# 1935 Schwinn Motorbike - Old meets Fast



## tailhole (Mar 9, 2013)

Here is a bike I hope to put many many miles on this summer.  I believe it is a 1935 Schwinn, might be wrong on the year, but that is what the frame seller told me.  It now has a Morrow (8 tooth) NOS hubs laced to new Velocity 700 Deep-V rims.  She's pretty fast and fun to ride downhill and on the flats. Uphill is a different story.  Magnets hold the wrench.


----------



## volksboy57 (Mar 10, 2013)

awesome bike! What are those cool metal bits on the handlebars??
Here is a photo of my old schwinn (excelsior)


----------



## tailhole (Mar 10, 2013)

*Paperboy Hooks*

Nice bike too!  I've been looking for a tank for mine. I don't understand why they ever stopped putting doors on them, making them inaccessible. 
Those are paperboy hooks.  I have been putting them in different places on the bars until I settle on the place I like them most.  I have some on another bike and use them to hang grocery bags when coming back from the store. Here's a shot of the hooks on my '46 DX.


----------



## okozzy (Mar 10, 2013)

*This has become one of my favorites*



tailhole said:


> Here is a bike I hope to put many many miles on this summer.  I believe it is a 1935 Schwinn, might be wrong on the year, but that is what the frame seller told me.  It now has a Morrow (8 tooth) NOS hubs laced to new Velocity 700 Deep-V rims.  She's pretty fast and fun to ride downhill and on the flats. Uphill is a different story.  Magnets hold the wrench.

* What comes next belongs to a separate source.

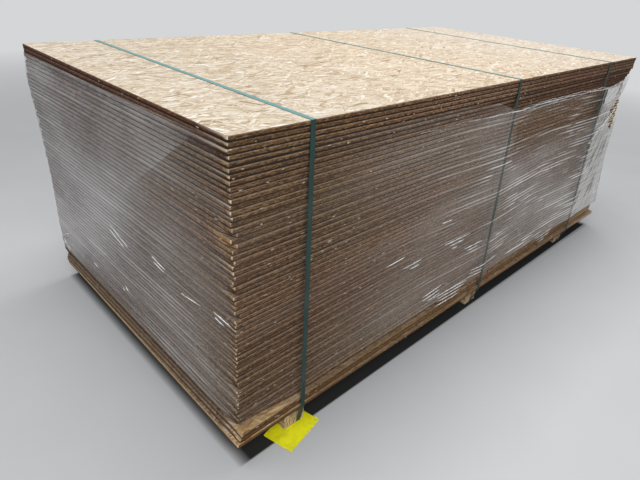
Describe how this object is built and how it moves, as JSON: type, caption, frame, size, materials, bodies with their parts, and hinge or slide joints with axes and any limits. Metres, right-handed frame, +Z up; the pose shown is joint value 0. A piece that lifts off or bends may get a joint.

You will have a blast, I love this bike... I'm able to ride uphill too with this smaller chainring.

Cheers.


----------



## tailhole (Mar 10, 2013)

*Nice Bike!*

I like that DX!  I ride my DX all the time. It's a 9/26 ratio and it does pretty good uphill and really good on the flats.


----------



## okozzy (Mar 11, 2013)

I'm running a 34/20 ratio... those hooks make your bike look BAD-AS*!


----------